┌────────

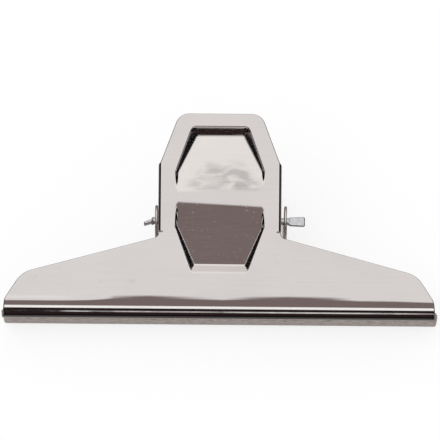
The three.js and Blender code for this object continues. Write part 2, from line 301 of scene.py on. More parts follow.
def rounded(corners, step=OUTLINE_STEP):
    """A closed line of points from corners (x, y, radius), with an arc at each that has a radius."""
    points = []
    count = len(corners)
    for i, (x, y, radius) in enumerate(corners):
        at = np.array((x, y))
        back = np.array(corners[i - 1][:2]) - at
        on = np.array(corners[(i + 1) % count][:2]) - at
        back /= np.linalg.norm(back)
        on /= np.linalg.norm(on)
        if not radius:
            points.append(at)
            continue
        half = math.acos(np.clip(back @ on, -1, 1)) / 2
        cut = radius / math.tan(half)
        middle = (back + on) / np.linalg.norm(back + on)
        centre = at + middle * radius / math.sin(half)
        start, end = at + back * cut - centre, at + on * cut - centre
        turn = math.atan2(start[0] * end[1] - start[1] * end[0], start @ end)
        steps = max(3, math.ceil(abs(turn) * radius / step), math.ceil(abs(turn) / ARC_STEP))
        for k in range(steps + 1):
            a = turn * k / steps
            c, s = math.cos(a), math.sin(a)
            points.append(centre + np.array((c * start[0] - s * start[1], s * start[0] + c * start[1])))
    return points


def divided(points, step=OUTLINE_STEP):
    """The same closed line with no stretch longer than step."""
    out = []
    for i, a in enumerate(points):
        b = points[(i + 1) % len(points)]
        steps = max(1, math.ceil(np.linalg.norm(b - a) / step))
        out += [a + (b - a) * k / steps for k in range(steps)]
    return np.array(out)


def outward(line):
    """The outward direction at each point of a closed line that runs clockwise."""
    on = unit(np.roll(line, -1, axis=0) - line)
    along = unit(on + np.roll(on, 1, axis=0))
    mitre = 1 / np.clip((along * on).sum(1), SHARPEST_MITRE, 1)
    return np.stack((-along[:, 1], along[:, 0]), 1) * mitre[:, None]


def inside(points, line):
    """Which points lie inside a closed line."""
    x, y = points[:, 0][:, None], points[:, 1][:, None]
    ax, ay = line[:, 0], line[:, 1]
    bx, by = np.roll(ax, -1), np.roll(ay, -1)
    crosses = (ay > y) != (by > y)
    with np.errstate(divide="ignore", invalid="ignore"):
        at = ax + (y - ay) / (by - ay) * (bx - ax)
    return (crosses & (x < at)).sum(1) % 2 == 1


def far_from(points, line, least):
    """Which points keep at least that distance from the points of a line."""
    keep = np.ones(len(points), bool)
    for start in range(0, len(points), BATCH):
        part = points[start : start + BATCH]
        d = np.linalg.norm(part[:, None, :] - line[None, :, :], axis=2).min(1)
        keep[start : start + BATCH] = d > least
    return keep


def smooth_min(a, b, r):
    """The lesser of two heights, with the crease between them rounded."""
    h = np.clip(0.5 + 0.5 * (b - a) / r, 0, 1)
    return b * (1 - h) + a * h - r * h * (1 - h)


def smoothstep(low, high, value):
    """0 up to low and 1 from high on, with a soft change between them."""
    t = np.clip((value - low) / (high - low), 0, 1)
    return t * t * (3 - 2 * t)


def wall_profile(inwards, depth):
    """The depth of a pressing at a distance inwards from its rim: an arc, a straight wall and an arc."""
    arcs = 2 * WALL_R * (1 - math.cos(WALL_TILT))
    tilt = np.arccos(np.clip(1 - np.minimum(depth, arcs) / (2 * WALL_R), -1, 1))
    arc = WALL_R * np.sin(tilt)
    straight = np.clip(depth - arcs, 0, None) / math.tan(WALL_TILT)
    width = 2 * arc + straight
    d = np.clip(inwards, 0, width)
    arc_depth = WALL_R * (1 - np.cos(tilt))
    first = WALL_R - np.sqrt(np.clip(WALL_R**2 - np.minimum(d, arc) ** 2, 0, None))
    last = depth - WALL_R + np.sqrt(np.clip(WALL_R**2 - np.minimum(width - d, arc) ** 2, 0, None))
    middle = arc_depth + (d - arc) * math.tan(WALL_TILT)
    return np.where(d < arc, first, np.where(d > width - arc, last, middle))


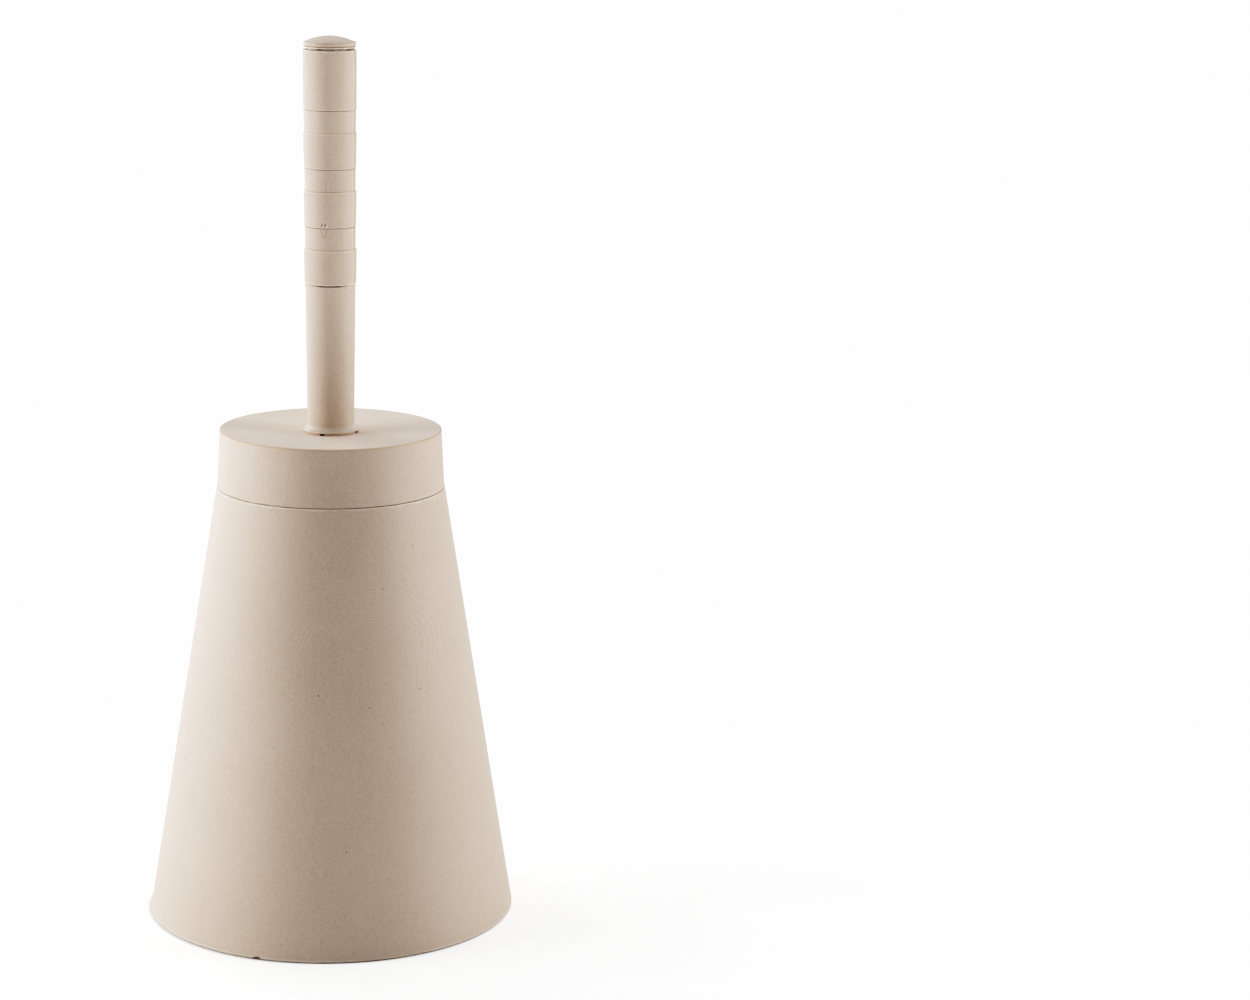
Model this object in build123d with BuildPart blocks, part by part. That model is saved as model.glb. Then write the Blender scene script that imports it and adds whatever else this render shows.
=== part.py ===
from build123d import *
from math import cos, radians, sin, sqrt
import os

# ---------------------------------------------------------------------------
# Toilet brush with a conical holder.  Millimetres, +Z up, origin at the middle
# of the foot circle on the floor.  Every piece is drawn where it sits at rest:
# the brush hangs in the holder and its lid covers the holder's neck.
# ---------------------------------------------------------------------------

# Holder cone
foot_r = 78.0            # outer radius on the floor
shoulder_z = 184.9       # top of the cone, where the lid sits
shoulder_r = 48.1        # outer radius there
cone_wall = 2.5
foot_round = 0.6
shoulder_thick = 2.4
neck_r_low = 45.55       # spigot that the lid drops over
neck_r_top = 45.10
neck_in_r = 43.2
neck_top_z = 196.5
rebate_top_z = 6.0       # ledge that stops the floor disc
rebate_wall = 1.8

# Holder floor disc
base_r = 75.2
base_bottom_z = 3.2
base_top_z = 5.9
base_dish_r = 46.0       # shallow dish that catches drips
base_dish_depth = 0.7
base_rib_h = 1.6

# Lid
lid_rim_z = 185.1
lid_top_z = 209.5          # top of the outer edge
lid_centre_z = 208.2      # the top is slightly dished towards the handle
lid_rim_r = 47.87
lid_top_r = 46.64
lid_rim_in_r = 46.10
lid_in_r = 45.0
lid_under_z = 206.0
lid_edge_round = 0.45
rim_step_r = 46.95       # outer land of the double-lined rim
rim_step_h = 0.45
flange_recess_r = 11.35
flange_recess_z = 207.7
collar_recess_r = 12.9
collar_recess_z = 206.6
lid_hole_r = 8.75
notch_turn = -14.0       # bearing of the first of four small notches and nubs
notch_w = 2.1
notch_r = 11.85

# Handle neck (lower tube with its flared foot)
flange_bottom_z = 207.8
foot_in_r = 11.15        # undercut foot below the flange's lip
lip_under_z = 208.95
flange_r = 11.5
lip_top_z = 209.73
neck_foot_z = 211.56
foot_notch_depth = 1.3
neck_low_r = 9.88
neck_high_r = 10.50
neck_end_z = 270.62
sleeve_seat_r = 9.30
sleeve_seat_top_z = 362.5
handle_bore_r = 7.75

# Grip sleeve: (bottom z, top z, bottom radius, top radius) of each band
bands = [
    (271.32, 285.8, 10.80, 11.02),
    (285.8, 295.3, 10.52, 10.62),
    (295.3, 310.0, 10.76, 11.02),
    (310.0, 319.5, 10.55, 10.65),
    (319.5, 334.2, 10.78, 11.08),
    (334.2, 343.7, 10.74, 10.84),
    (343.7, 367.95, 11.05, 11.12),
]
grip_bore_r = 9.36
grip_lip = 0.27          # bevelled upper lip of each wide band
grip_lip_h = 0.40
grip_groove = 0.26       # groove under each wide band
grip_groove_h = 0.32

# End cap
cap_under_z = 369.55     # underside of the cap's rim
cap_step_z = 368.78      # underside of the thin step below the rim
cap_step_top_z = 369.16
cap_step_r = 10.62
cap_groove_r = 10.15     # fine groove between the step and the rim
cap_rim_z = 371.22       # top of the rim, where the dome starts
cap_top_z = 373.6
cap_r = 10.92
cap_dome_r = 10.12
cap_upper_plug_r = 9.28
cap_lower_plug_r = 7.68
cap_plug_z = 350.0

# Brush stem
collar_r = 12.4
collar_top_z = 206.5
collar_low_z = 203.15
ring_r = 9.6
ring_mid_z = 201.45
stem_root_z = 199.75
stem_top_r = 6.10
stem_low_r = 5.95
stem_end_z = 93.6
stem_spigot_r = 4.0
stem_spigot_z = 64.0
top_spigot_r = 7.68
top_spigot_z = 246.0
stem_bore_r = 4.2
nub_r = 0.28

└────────

= Exercise prompt =
Your task is to print all of the records exactly.

= Written solution =
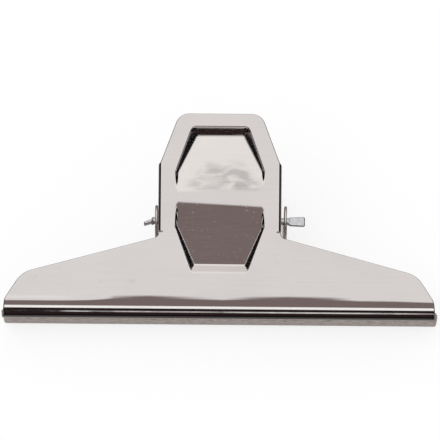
The three.js and Blender code for this object continues. Write part 2, from line 301 of scene.py on. More parts follow.
def rounded(corners, step=OUTLINE_STEP):
    """A closed line of points from corners (x, y, radius), with an arc at each that has a radius."""
    points = []
    count = len(corners)
    for i, (x, y, radius) in enumerate(corners):
        at = np.array((x, y))
        back = np.array(corners[i - 1][:2]) - at
        on = np.array(corners[(i + 1) % count][:2]) - at
        back /= np.linalg.norm(back)
        on /= np.linalg.norm(on)
        if not radius:
            points.append(at)
            continue
        half = math.acos(np.clip(back @ on, -1, 1)) / 2
        cut = radius / math.tan(half)
        middle = (back + on) / np.linalg.norm(back + on)
        centre = at + middle * radius / math.sin(half)
        start, end = at + back * cut - centre, at + on * cut - centre
        turn = math.atan2(start[0] * end[1] - start[1] * end[0], start @ end)
        steps = max(3, math.ceil(abs(turn) * radius / step), math.ceil(abs(turn) / ARC_STEP))
        for k in range(steps + 1):
            a = turn * k / steps
            c, s = math.cos(a), math.sin(a)
            points.append(centre + np.array((c * start[0] - s * start[1], s * start[0] + c * start[1])))
    return points


def divided(points, step=OUTLINE_STEP):
    """The same closed line with no stretch longer than step."""
    out = []
    for i, a in enumerate(points):
        b = points[(i + 1) % len(points)]
        steps = max(1, math.ceil(np.linalg.norm(b - a) / step))
        out += [a + (b - a) * k / steps for k in range(steps)]
    return np.array(out)


def outward(line):
    """The outward direction at each point of a closed line that runs clockwise."""
    on = unit(np.roll(line, -1, axis=0) - line)
    along = unit(on + np.roll(on, 1, axis=0))
    mitre = 1 / np.clip((along * on).sum(1), SHARPEST_MITRE, 1)
    return np.stack((-along[:, 1], along[:, 0]), 1) * mitre[:, None]


def inside(points, line):
    """Which points lie inside a closed line."""
    x, y = points[:, 0][:, None], points[:, 1][:, None]
    ax, ay = line[:, 0], line[:, 1]
    bx, by = np.roll(ax, -1), np.roll(ay, -1)
    crosses = (ay > y) != (by > y)
    with np.errstate(divide="ignore", invalid="ignore"):
        at = ax + (y - ay) / (by - ay) * (bx - ax)
    return (crosses & (x < at)).sum(1) % 2 == 1


def far_from(points, line, least):
    """Which points keep at least that distance from the points of a line."""
    keep = np.ones(len(points), bool)
    for start in range(0, len(points), BATCH):
        part = points[start : start + BATCH]
        d = np.linalg.norm(part[:, None, :] - line[None, :, :], axis=2).min(1)
        keep[start : start + BATCH] = d > least
    return keep


def smooth_min(a, b, r):
    """The lesser of two heights, with the crease between them rounded."""
    h = np.clip(0.5 + 0.5 * (b - a) / r, 0, 1)
    return b * (1 - h) + a * h - r * h * (1 - h)


def smoothstep(low, high, value):
    """0 up to low and 1 from high on, with a soft change between them."""
    t = np.clip((value - low) / (high - low), 0, 1)
    return t * t * (3 - 2 * t)


def wall_profile(inwards, depth):
    """The depth of a pressing at a distance inwards from its rim: an arc, a straight wall and an arc."""
    arcs = 2 * WALL_R * (1 - math.cos(WALL_TILT))
    tilt = np.arccos(np.clip(1 - np.minimum(depth, arcs) / (2 * WALL_R), -1, 1))
    arc = WALL_R * np.sin(tilt)
    straight = np.clip(depth - arcs, 0, None) / math.tan(WALL_TILT)
    width = 2 * arc + straight
    d = np.clip(inwards, 0, width)
    arc_depth = WALL_R * (1 - np.cos(tilt))
    first = WALL_R - np.sqrt(np.clip(WALL_R**2 - np.minimum(d, arc) ** 2, 0, None))
    last = depth - WALL_R + np.sqrt(np.clip(WALL_R**2 - np.minimum(width - d, arc) ** 2, 0, None))
    middle = arc_depth + (d - arc) * math.tan(WALL_TILT)
    return np.where(d < arc, first, np.where(d > width - arc, last, middle))


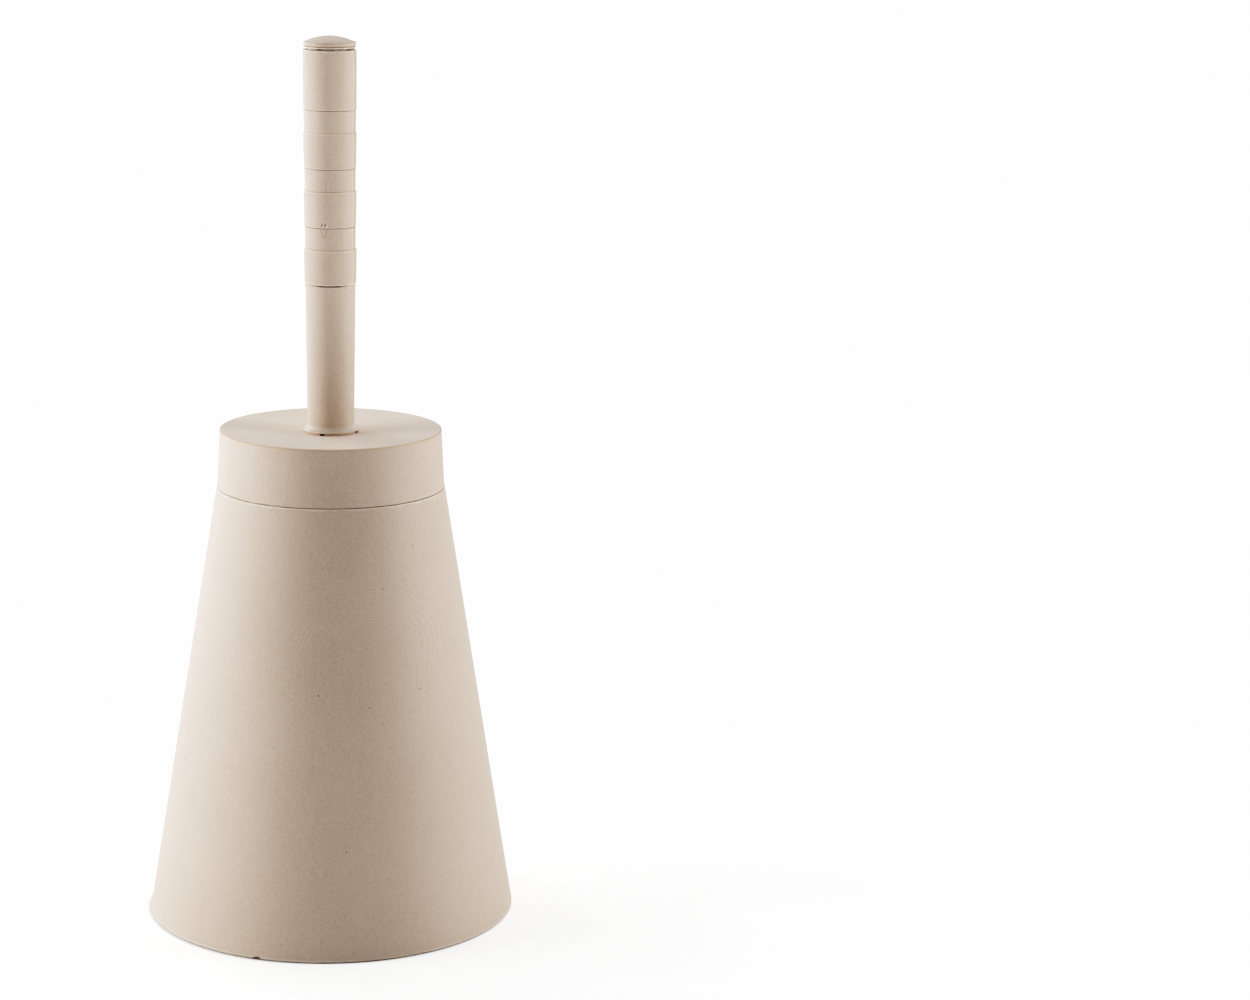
Model this object in build123d with BuildPart blocks, part by part. That model is saved as model.glb. Then write the Blender scene script that imports it and adds whatever else this render shows.
=== part.py ===
from build123d import *
from math import cos, radians, sin, sqrt
import os

# ---------------------------------------------------------------------------
# Toilet brush with a conical holder.  Millimetres, +Z up, origin at the middle
# of the foot circle on the floor.  Every piece is drawn where it sits at rest:
# the brush hangs in the holder and its lid covers the holder's neck.
# ---------------------------------------------------------------------------

# Holder cone
foot_r = 78.0            # outer radius on the floor
shoulder_z = 184.9       # top of the cone, where the lid sits
shoulder_r = 48.1        # outer radius there
cone_wall = 2.5
foot_round = 0.6
shoulder_thick = 2.4
neck_r_low = 45.55       # spigot that the lid drops over
neck_r_top = 45.10
neck_in_r = 43.2
neck_top_z = 196.5
rebate_top_z = 6.0       # ledge that stops the floor disc
rebate_wall = 1.8

# Holder floor disc
base_r = 75.2
base_bottom_z = 3.2
base_top_z = 5.9
base_dish_r = 46.0       # shallow dish that catches drips
base_dish_depth = 0.7
base_rib_h = 1.6

# Lid
lid_rim_z = 185.1
lid_top_z = 209.5          # top of the outer edge
lid_centre_z = 208.2      # the top is slightly dished towards the handle
lid_rim_r = 47.87
lid_top_r = 46.64
lid_rim_in_r = 46.10
lid_in_r = 45.0
lid_under_z = 206.0
lid_edge_round = 0.45
rim_step_r = 46.95       # outer land of the double-lined rim
rim_step_h = 0.45
flange_recess_r = 11.35
flange_recess_z = 207.7
collar_recess_r = 12.9
collar_recess_z = 206.6
lid_hole_r = 8.75
notch_turn = -14.0       # bearing of the first of four small notches and nubs
notch_w = 2.1
notch_r = 11.85

# Handle neck (lower tube with its flared foot)
flange_bottom_z = 207.8
foot_in_r = 11.15        # undercut foot below the flange's lip
lip_under_z = 208.95
flange_r = 11.5
lip_top_z = 209.73
neck_foot_z = 211.56
foot_notch_depth = 1.3
neck_low_r = 9.88
neck_high_r = 10.50
neck_end_z = 270.62
sleeve_seat_r = 9.30
sleeve_seat_top_z = 362.5
handle_bore_r = 7.75

# Grip sleeve: (bottom z, top z, bottom radius, top radius) of each band
bands = [
    (271.32, 285.8, 10.80, 11.02),
    (285.8, 295.3, 10.52, 10.62),
    (295.3, 310.0, 10.76, 11.02),
    (310.0, 319.5, 10.55, 10.65),
    (319.5, 334.2, 10.78, 11.08),
    (334.2, 343.7, 10.74, 10.84),
    (343.7, 367.95, 11.05, 11.12),
]
grip_bore_r = 9.36
grip_lip = 0.27          # bevelled upper lip of each wide band
grip_lip_h = 0.40
grip_groove = 0.26       # groove under each wide band
grip_groove_h = 0.32

# End cap
cap_under_z = 369.55     # underside of the cap's rim
cap_step_z = 368.78      # underside of the thin step below the rim
cap_step_top_z = 369.16
cap_step_r = 10.62
cap_groove_r = 10.15     # fine groove between the step and the rim
cap_rim_z = 371.22       # top of the rim, where the dome starts
cap_top_z = 373.6
cap_r = 10.92
cap_dome_r = 10.12
cap_upper_plug_r = 9.28
cap_lower_plug_r = 7.68
cap_plug_z = 350.0

# Brush stem
collar_r = 12.4
collar_top_z = 206.5
collar_low_z = 203.15
ring_r = 9.6
ring_mid_z = 201.45
stem_root_z = 199.75
stem_top_r = 6.10
stem_low_r = 5.95
stem_end_z = 93.6
stem_spigot_r = 4.0
stem_spigot_z = 64.0
top_spigot_r = 7.68
top_spigot_z = 246.0
stem_bore_r = 4.2
nub_r = 0.28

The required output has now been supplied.